PROVIDING INNOVATION GRANTS TO FACULTY MEMBERS: To take the research funding further, the next step is to offer innovation grants to university faculty members and scientists. They also succeed in making publications. In some cases, patents are also produced. Those innovation grants also show demonstrations of ideas, urging more research funding. But invariably, none of them successfully generates profitable revenue from the market. Furthermore, there has been very little or no interest among the faculty members to take the finding to the market. Instead, they are content with publications, contributing to their promotion and salary raise. 

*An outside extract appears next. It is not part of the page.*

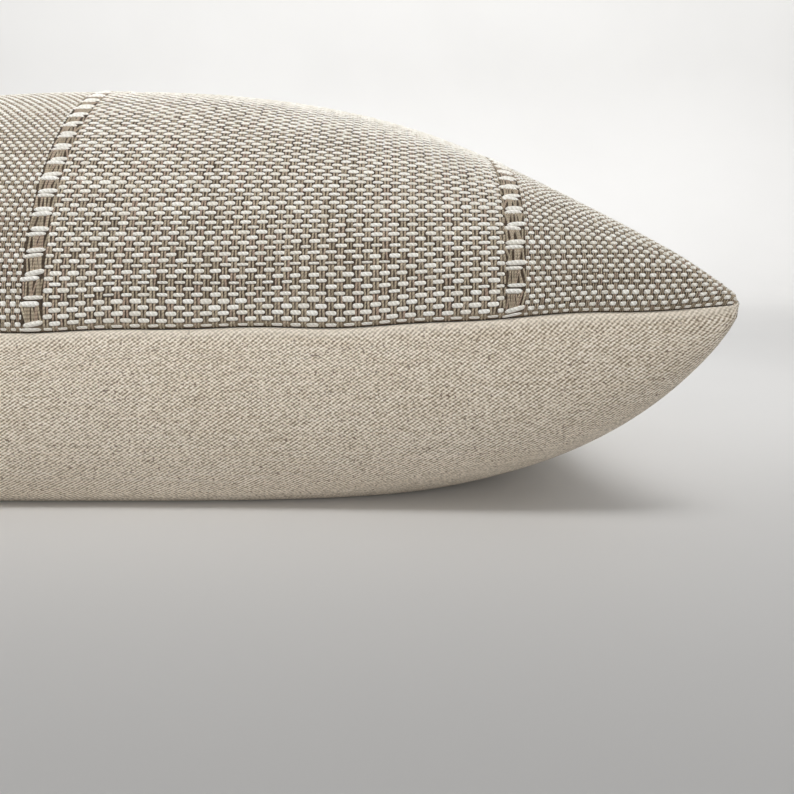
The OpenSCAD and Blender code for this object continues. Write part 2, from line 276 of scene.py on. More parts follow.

FUNDING INDIVIDUAL IDEAS: There are also programmes to fund the ideas of individuals. Hence, individuals show up with all those creative ideas. Due to high penetration of the internet, the craze of AI & robotics, digitisation, smartphone, ease of training neural networks, and availability of tools for developing mobile apps with cloud interfaces, there has been a burst of ideas. Therefore, they are succeeding in securing innovation grants. Primarily relying on intuitive knowledge, tinkering, and craftsmanship approach, in many cases, individuals are succeeding to demonstrate ideas. However, those demonstrations fail to create a willingness to pay among customers, let alone finding a way to get into the global innovation race.  

RESEARCH AS PUBLIC GOODS: In some instances, research as public goods brings benefits. For example, demonstration of particular technologies or ideas may improve the knowledge base of agriculture extension service providers. Subsequently, they may diffuse them among the farmers, leading to higher yield. But it has a minimal capacity. Furthermore, due to the import of ideas or innovation as finished products, such scope has been diminishing in less developed countries.   

ROLE OF THE MARKET IN SHAPING ECONOMIC VALUE CREATION CAPACITY OF IDEAS: As high as 80 per cent of innovations released in the market fail to produce profitable revenue. Furthermore, 97 per cent of patents fail to deliver any economic value, let alone publications. The challenge has been to profitably leverage research outputs to improve existing products and processes and innovate new ones. Yes, customised solution delivery helps, but the scope of economic value creation is extremely low.

DECLINING NEED FOR LOCAL KNOWLEDGE AND IDEAS IN PRODUCTION: Due to the growing advancement of products and processes, the scope of adding value during production through knowledge and ideas has been rapidly eroding. In many productive activities, even in high-tech manufacturing, the human role in the production is limited to assisting machines. For performing such functions, innate abilities are often good enough. In fact, due to the eroding role of knowledge and ideas, there has been high factory employment among people with little or no formal education. On the other hand, there has been growing unemployment among university graduates. If we stop recruiting Ph.D degree holders for teaching, there will be very little or no scope of engaging that high-end human capital. Hence, the role of human capital, knowledge, publications, and ideas as an exogenous factor in economic value creation has been rapidly diminishing.   

STRATEGY FOR CREATING ECONOMIC VALUE FROM RESEARCH FUNDING: Instead of just producing human capital, publications, and patents out of research funding with the hope that somehow they will contribute to economic growth, we need a focused approach. We need a well-articulated strategy for creating the pathway of generating economic value out of research funding. For example, a portion of Bangladeshi STEM graduates is of high caliber. But they get little employment scope of turning their competence into economic value. On the other hand, similar graduates in Taiwan get a better scope. But in the 1960s, Taiwan did not have it. It happens to be that it does not occur naturally with the supply of graduates and research funding. For example, although Canada, India, and many other countries produce high-caliber engineering graduates, like Taiwan, none of them could develop an idea-intensive semiconductor industry. On the other hand, Malaysia has still been trading labour in the global semiconductor value chain, despite its attractive position in the global innovation index.  

Instead of just believing in macro-level economic theories and data of a few advanced countries, we should carefully look into the dynamics of products and industries. Notably, we should draw a lesson from the growth of Japan and Taiwan, by causing destruction to innovation edge of Europe and America. We should also draw a lesson from India's failure of developing a globally competitive innovation industry, despite having substantial success in IT service export. We should also draw a lesson from India's failure of developing a strong industrial economy despite giving protection, financing research, and producing publications. The given dynamics demand a smarter strategy than ever before to deliver economic value from research.

 

  1. Rokonuzzaman, Ph.D is academic and researcher on technology, society and policy.